On top of the smaller publication base on which these services are based, these two competitors each have their own particular disadvantage as well. You have to maintain you publications list in Thomson Reuters Researcher ID yourself manually. Each time you publish a new article, you have to add it to your profile yourself. Looking around, I see that most researchers are a bit sloppy in this respect. You can however, make your publication list and the citation impact publically available. see for example my meagre list. Scopus on the other hand, maintains your publication list automatically (albeit it made some serious mistakes in this area in the past, but they seem to have improved this service). But, and this is a big but, you can’t publish you properly curated publication list with citations publically on the Web. They used to have 2Collab for this, but since they stopped 2Collab they haven’t come up with an alternative mechanism to publish your publications list with citation impact on a public website. A real pity.
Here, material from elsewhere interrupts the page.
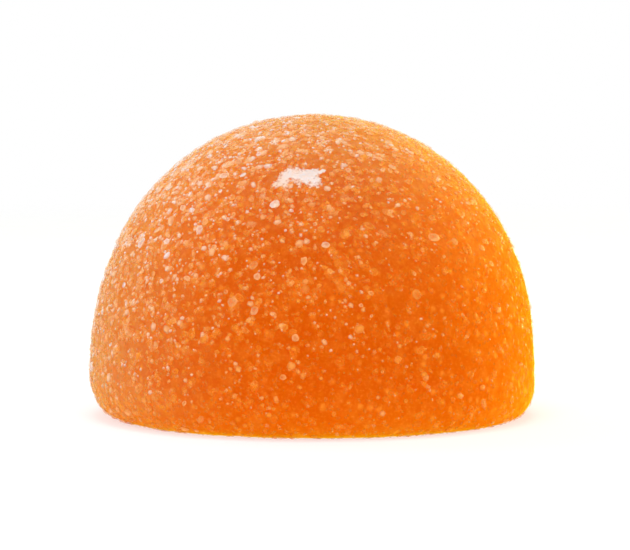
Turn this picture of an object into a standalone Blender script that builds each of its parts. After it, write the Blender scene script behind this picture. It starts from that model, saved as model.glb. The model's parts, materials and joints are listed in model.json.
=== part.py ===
"""A sugared jelly dome: one soft fruit jelly with a rounded foot, a full round crown and a coat of sugar.

The largest sugar crystals are fused to the jelly as real relief, so the sweet is one closed solid.
Metres, +Z up. The origin is the middle of the flat face that the sweet stands on.
"""

import bisect
import math
import random

import bmesh
import bpy
from mathutils import Matrix, Vector

# Driving dimensions of the jelly
WAIST_RADIUS = 0.01392
WAIST_HEIGHT = 0.00246
FOOT_RADIUS = 0.01214
CROWN_HEIGHT = 0.01885

# How full the rounded foot and the crown are: 2 is an ellipse, more is squarer
FOOT_FULLNESS = 2.1
CROWN_FULLNESS = 2.3

# Unevenness of a moulded sweet: the waist sits a little left of the crown, and the foot a little right
WAIST_LEAN = -0.00011
FOOT_LEAN = 0.00012
LEAN_FADES_BY = 0.011
LOBES = (  # (waves round the sweet, share of the radius, turn in degrees)
    (2, 0.0016, 40.0),
    (3, 0.0042, 75.0),
    (5, 0.0020, 200.0),
)

# Facets of the jelly
SEGMENTS = 76
FOOT_RINGS = 5
CROWN_RINGS = 20

# The largest sugar crystals
CRYSTALS = 260
CRYSTAL_LENGTH = (0.00052, 0.00082)
CRYSTAL_WIDTH = (0.00040, 0.00060)
CRYSTAL_DEPTH = 0.00048
CRYSTAL_PROUD = (0.00006, 0.00013)
CRYSTAL_SLANT = 0.22
CRYSTAL_TIP = 12.0
CORNER_DIP = (0.2, 0.5)
LOWEST_CRYSTAL = 0.07
SPACING_JITTER = 0.30
SPOT_SEED = 41
CORNER_SEED = 19

JELLY_ORANGE = (0.86, 0.145, 0.006, 1.0)
JELLY_ROUGHNESS = 0.38

GOLDEN_ANGLE = math.pi * (3.0 - math.sqrt(5.0))
PROFILE_STEPS = 400
SMALL_STEP = 1e-3


def clear_scene():
    """Empties the file that the script starts in."""
    for old in list(bpy.data.objects):
        bpy.data.objects.remove(old)


def profile(way):
    """(radius, height) of the jelly's outline: way is 0 at the foot's edge, 1 at the waist and 2 at the crown."""
    if way < 1.0:
        turn = way * math.pi / 2
        out = math.sin(turn) ** (2 / FOOT_FULLNESS)
        drop = math.cos(turn) ** (2 / FOOT_FULLNESS)
        return FOOT_RADIUS + (WAIST_RADIUS - FOOT_RADIUS) * out, WAIST_HEIGHT * (1 - drop)
    turn = (way - 1.0) * math.pi / 2
    rise = math.sin(turn) ** (2 / CROWN_FULLNESS)
    return WAIST_RADIUS * math.cos(turn), WAIST_HEIGHT + (CROWN_HEIGHT - WAIST_HEIGHT) * rise


def lean(height):
    """How far the jelly's middle lies along X at this height."""
    if height < WAIST_HEIGHT:
        share = height / WAIST_HEIGHT
        return FOOT_LEAN + (WAIST_LEAN - FOOT_LEAN) * share
    share = min(1.0, (height - WAIST_HEIGHT) / (LEAN_FADES_BY - WAIST_HEIGHT))
    return WAIST_LEAN * (1 - share * share * (3 - 2 * share))


def jelly_point(way, angle):
    """A point of the jelly's skin, with its unevenness."""
    radius, height = profile(way)
    swell = sum(size * math.cos(waves * angle + math.radians(turn)) for waves, size, turn in LOBES)
    radius *= 1 + swell * radius / WAIST_RADIUS
    return Vector((radius * math.cos(angle) + lean(height), radius * math.sin(angle), height))


def jelly_normal(way, angle):
    """The direction straight out of the skin."""
    up = jelly_point(min(way + SMALL_STEP, 2.0), angle) - jelly_point(way - SMALL_STEP, angle)
    round_about = jelly_point(way, angle + SMALL_STEP) - jelly_point(way, angle - SMALL_STEP)
    return round_about.cross(up).normalized()


def ring_ways():
    """Where each ring of points lies on the outline, evenly along its length in the foot and in the crown."""
    ways = [step / FOOT_RINGS for step in range(FOOT_RINGS)]
    return ways + [1 + even_way(step / CROWN_RINGS) for step in range(CROWN_RINGS)]


def even_way(share):
    """The way up the crown, 0 to 1, at this share of the crown outline's length."""
    lengths = [0.0]
    for step in range(PROFILE_STEPS):
        low = Vector(profile(1 + step / PROFILE_STEPS))
        high = Vector(profile(1 + (step + 1) / PROFILE_STEPS))
        lengths.append(lengths[-1] + (high - low).length)
    wanted = share * lengths[-1]
    step = max(1, bisect.bisect_left(lengths, wanted))
    part = (wanted - lengths[step - 1]) / (lengths[step] - lengths[step - 1])
    return (step - 1 + part) / PROFILE_STEPS


def build_jelly(material):
    """The bare jelly: rings of points bridged from the flat foot to the crown's tip."""
    bm = bmesh.new()
    rings = []
    for way in ring_ways():
        points = [bm.verts.new(jelly_point(way, math.tau * k / SEGMENTS)) for k in range(SEGMENTS)]
        edges = [bm.edges.new((points[k - 1], points[k])) for k in range(SEGMENTS)]
        rings.append((points, edges))
    for (_, lower), (_, upper) in zip(rings, rings[1:]):
        bmesh.ops.bridge_loops(bm, edges=lower + upper)
    bm.faces.new(reversed(rings[0][0]))
    tip = bm.verts.new(jelly_point(2.0, 0.0))
    last = rings[-1][0]
    for k in range(SEGMENTS):
        bm.faces.new((last[k - 1], last[k], tip))
    bmesh.ops.recalc_face_normals(bm, faces=bm.faces)

    mesh = bpy.data.meshes.new("sugared_jelly")
    bm.to_mesh(mesh)
    bm.free()
    mesh.materials.append(material)
    jelly = bpy.data.objects.new("sugared_jelly", mesh)
    bpy.context.scene.collection.objects.link(jelly)
    return jelly


def area_table():
    """The skin's area below each step of the outline, from the foot's edge up."""
    ways = [2 * step / PROFILE_STEPS for step in range(PROFILE_STEPS + 1)]
    areas = [0.0]
    for low_way, high_way in zip(ways, ways[1:]):
        low, high = Vector(profile(low_way)), Vector(profile(high_way))
        areas.append(areas[-1] + math.pi * (low.x + high.x) * (high - low).length)
    return ways, areas


def crystal_spots(draw):
    """(way, angle) of each crystal: a golden-angle spiral of even area, each spot then shifted a little."""
    ways, areas = area_table()
    lowest = LOWEST_CRYSTAL * areas[-1]
    each = (areas[-1] - lowest) / CRYSTALS
    shift = SPACING_JITTER * math.sqrt(each)
    for count in range(CRYSTALS):
        below = lowest + each * (count + 0.5)
        way = ways[bisect.bisect_left(areas, below)]
        way += draw.uniform(-1, 1) * shift / WAIST_RADIUS / 2
        radius = max(profile(min(way, 2.0))[0], CRYSTAL_LENGTH[1])
        angle = GOLDEN_ANGLE * count + draw.uniform(-1, 1) * shift / radius
        yield min(way, 2 - 2 * SMALL_STEP), angle


def crystal_mesh(length, width, draw):
    """One sugar crystal: a slanting block with its top face at height 0 and two of its corners cut off."""
    bm = bmesh.new()
    bmesh.ops.create_cube(bm, size=1.0)
    bmesh.ops.scale(bm, vec=(length, width, CRYSTAL_DEPTH), verts=bm.verts)
    bmesh.ops.translate(bm, vec=(0, 0, -CRYSTAL_DEPTH / 2), verts=bm.verts)
    for vert in bm.verts:
        vert.co.x += CRYSTAL_SLANT * vert.co.z
    for side in (-1, 1):
        corner = Vector((side * length * 0.30, side * width * 0.30, 0))
        across = Vector((side * width, side * length, draw.uniform(*CORNER_DIP) * length)).normalized()
        everything = bm.verts[:] + bm.edges[:] + bm.faces[:]
        bmesh.ops.bisect_plane(bm, geom=everything, plane_co=corner, plane_no=across, clear_outer=True)
        bmesh.ops.holes_fill(bm, edges=[edge for edge in bm.edges if edge.is_boundary])
    bmesh.ops.recalc_face_normals(bm, faces=bm.faces)
    mesh = bpy.data.meshes.new("crystal")
    bm.to_mesh(mesh)
    bm.free()
    return mesh


def crystal_pose(way, angle, draw):
    """Sets a crystal into the skin: turned at random, tipped a little, and standing a little proud."""
    normal = jelly_normal(way, angle)
    tip_axis = Vector((draw.uniform(-1, 1), draw.uniform(-1, 1), 0)).normalized()
    tip = Matrix.Rotation(math.radians(draw.uniform(0, CRYSTAL_TIP)), 4, tip_axis)
    spin = Matrix.Rotation(draw.uniform(0, math.tau), 4, "Z")
    place = Matrix.Translation(jelly_point(way, angle) + normal * draw.uniform(*CRYSTAL_PROUD))
    return place @ normal.to_track_quat("Z", "Y").to_matrix().to_4x4() @ spin @ tip


def build_crystals():
    """A collection of loose crystals, each sunk into the skin where it will be fused."""
    draw = random.Random(SPOT_SEED)
    corner_draw = random.Random(CORNER_SEED)
    sugar = bpy.data.collections.new("sugar")
    bpy.context.scene.collection.children.link(sugar)
    for way, angle in crystal_spots(draw):
        length = draw.uniform(*CRYSTAL_LENGTH)
        width = draw.uniform(*CRYSTAL_WIDTH)
        crystal = bpy.data.objects.new("crystal", crystal_mesh(length, width, corner_draw))
        crystal.matrix_world = crystal_pose(way, angle, draw)
        sugar.objects.link(crystal)
    return sugar


def fuse(jelly, sugar):
    """Joins the crystals to the jelly as one solid, and removes the loose ones."""
    union = jelly.modifiers.new("fuse_sugar", "BOOLEAN")
    union.operation = "UNION"
    union.operand_type = "COLLECTION"
    union.collection = sugar
    union.solver = "EXACT"
    bpy.context.view_layer.objects.active = jelly
    bpy.ops.object.modifier_apply(modifier=union.name)
    for crystal in list(sugar.objects):
        mesh = crystal.data
        bpy.data.objects.remove(crystal)
        bpy.data.meshes.remove(mesh)
    bpy.data.collections.remove(sugar)


def jelly_material():
    """Translucent orange jelly under sugar."""
    material = bpy.data.materials.new("sugared_jelly")
    material.use_nodes = True
    shader = material.node_tree.nodes["Principled BSDF"]
    shader.inputs["Base Color"].default_value = JELLY_ORANGE
    shader.inputs["Roughness"].default_value = JELLY_ROUGHNESS
    shader.inputs["Metallic"].default_value = 0.0
    return material


def main():
    clear_scene()
    jelly = build_jelly(jelly_material())
    fuse(jelly, build_crystals())
    jelly.data.shade_smooth()
    jelly.data.set_sharp_from_angle(angle=math.radians(22))


main()
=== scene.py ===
import bisect
import json
import math
import random

import bmesh
import bpy
import numpy as np
from mathutils import Matrix, Vector, noise

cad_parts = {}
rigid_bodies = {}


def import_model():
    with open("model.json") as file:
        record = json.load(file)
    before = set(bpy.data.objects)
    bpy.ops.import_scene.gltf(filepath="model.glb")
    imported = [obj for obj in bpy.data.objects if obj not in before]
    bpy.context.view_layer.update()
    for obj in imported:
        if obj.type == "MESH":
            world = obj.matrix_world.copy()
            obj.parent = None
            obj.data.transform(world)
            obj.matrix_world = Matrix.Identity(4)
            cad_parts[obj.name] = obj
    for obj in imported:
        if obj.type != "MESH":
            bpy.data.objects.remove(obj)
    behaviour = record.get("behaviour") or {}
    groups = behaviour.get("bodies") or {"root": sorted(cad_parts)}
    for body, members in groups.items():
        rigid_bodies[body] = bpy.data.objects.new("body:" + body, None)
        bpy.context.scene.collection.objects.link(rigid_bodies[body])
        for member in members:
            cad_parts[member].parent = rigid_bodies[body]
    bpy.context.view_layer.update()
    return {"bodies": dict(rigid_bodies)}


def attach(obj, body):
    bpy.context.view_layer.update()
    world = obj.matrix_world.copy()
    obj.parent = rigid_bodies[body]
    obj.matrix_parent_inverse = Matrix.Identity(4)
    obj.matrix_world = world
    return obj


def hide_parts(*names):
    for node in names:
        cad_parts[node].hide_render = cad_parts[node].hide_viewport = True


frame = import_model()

mm = 0.001
goldenAngle = math.pi * (3 - math.sqrt(5))


# Small helpers

def deselectAll():
    if bpy.context.mode != "OBJECT":
        bpy.ops.object.mode_set(mode="OBJECT")
    bpy.ops.object.select_all(action="DESELECT")


def makeActive(piece):
    deselectAll()
    piece.select_set(True)
    bpy.context.view_layer.objects.active = piece


def addModifier(piece, kind, **settings):
    # adds a modifier and applies it at once
    makeActive(piece)
    modifier = piece.modifiers.new(kind.lower(), kind)
    for name, value in settings.items():
        setattr(modifier, name, value)
    bpy.ops.object.modifier_apply(modifier=modifier.name)


# Shader nodes: sums on sockets read as plain Python

class Wire:
    def __init__(self, paint, socket):
        self.paint = paint
        self.socket = socket

    def sum(self, operation, first, second):
        return self.paint.node("ShaderNodeMath", {"operation": operation}, {0: first, 1: second})

    def __add__(self, other):
        return self.sum("ADD", self, other)

    def __sub__(self, other):
        return self.sum("SUBTRACT", self, other)

    def __rsub__(self, other):
        return self.sum("SUBTRACT", other, self)

    def __mul__(self, other):
        return self.sum("MULTIPLY", self, other)

    def __pow__(self, other):
        return self.sum("POWER", self, other)

    __radd__ = __add__
    __rmul__ = __mul__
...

So Google Scholar easily beats ResearcherID since it updates automatically and Scopus ID because you can make your list with citations publically available. To make your publication list openly available is really recommended to all scientists, it helps your personal branding.

Certainly there are disadvantages to Google Scholar aswell. The most serious at this moment all kind of ghost citations. If you look at the citations to our bibliometrics analysis on top of repositories paper, Google counts three citations. But checking the Leydesdorff citations, a reference to our article is not to be found (of course it should have been there, but it isn’t). 0xDE reported a spam account in the name of Peter Taylor, where they collected various Taylors in a single profile boasting an h-index of 94. That Google Scholar can be fooled has been reported Beel & Grip (2010).

When I was interviewed for our university paper on Google Scholar Citations (in Dutch) I told them: Google Scholar is only about five years old. Give them another five years and they will have changed the market for abstracting and indexing database totally. If only 20 percent of all scientists make their publication lists correct (also editing of the references which can be done to improve the mistakes Google has made) even without making them publically available, Google sits on a treasure trove of high quality metadata. Really interesting to see how this story will develop.

Joeran Beel and Bela Gipp. Academic search engine spam and google scholar’s resilience against it. Journal of Electronic Publishing, 13(3), December 2010.

Journals changing publisher, but can the rights change as well?

Journal cover Animal ConservationFrom a perspective as a repository manager I do like the Cambridge University Press journals a lot. Albeit no immediate OA, after a year the author is allowed to post the publisher’s version/PDF of his article in an institutional repository. We adhere to this policy on behalf of our authors. So we post all the publications in Cambridge journal articles to our repository after this 12 month embargo period. Sounds simple and it actually is that simple.

Recently I ran a check on this policy using the DOI’s, rather than the ISSN’s we normally use, on the metadata we collect of all our researcher’s publications. The DOI string of Cambridge journal articles all start with the prefix 10.1017. I came across an article published in the journal Animal Conservation from 2004 which was not OA on our repository. Further checking this article I found out that the DOI of the article resolved to the Wiley Online library, where the article came online only in 2006, instead of the Cambridge website. Rather odd. Checking the copyright and archiving policy of this journal at the Sherpa Romeo site, they referred to the rather limited Wiley copyrights and self archiving possibilities for this journal. Sherpa Romeo implies that this is applicable for all content of this journal. I was rather disappointed.

However, that Cambridge DOI bothered me, so I checked the Cambridge site for the journal and could find the article there as well. The DOI however, resolves to the Wiley online journals site. Clearly the journal changed from publisher, that happens all the time. But on changing from publisher it appears that the authors’ copyrights changed as well. Especially since the Wiley site also hosts the complete backfile going back to Volume 1, issue 1. That the authors self archiving rights changed on change of publisher for the journal can’t be the case because they’re based on the original publishing agreement, but the Wiley site and Sherpa Romeo do imply that the Wiley copyright and self archiving policies apply to all content of the journal. That can’t be true, can it? But here I have an article hosted at two publishers websites with two very different self archiving policies.

Of course we adhere to the Cambridge self archiving policy for this article. There is therefore now a third copy copy of this article available on the Web, proudly presented in Wageningen Yield.

These are strange ways of publishers and copyrights.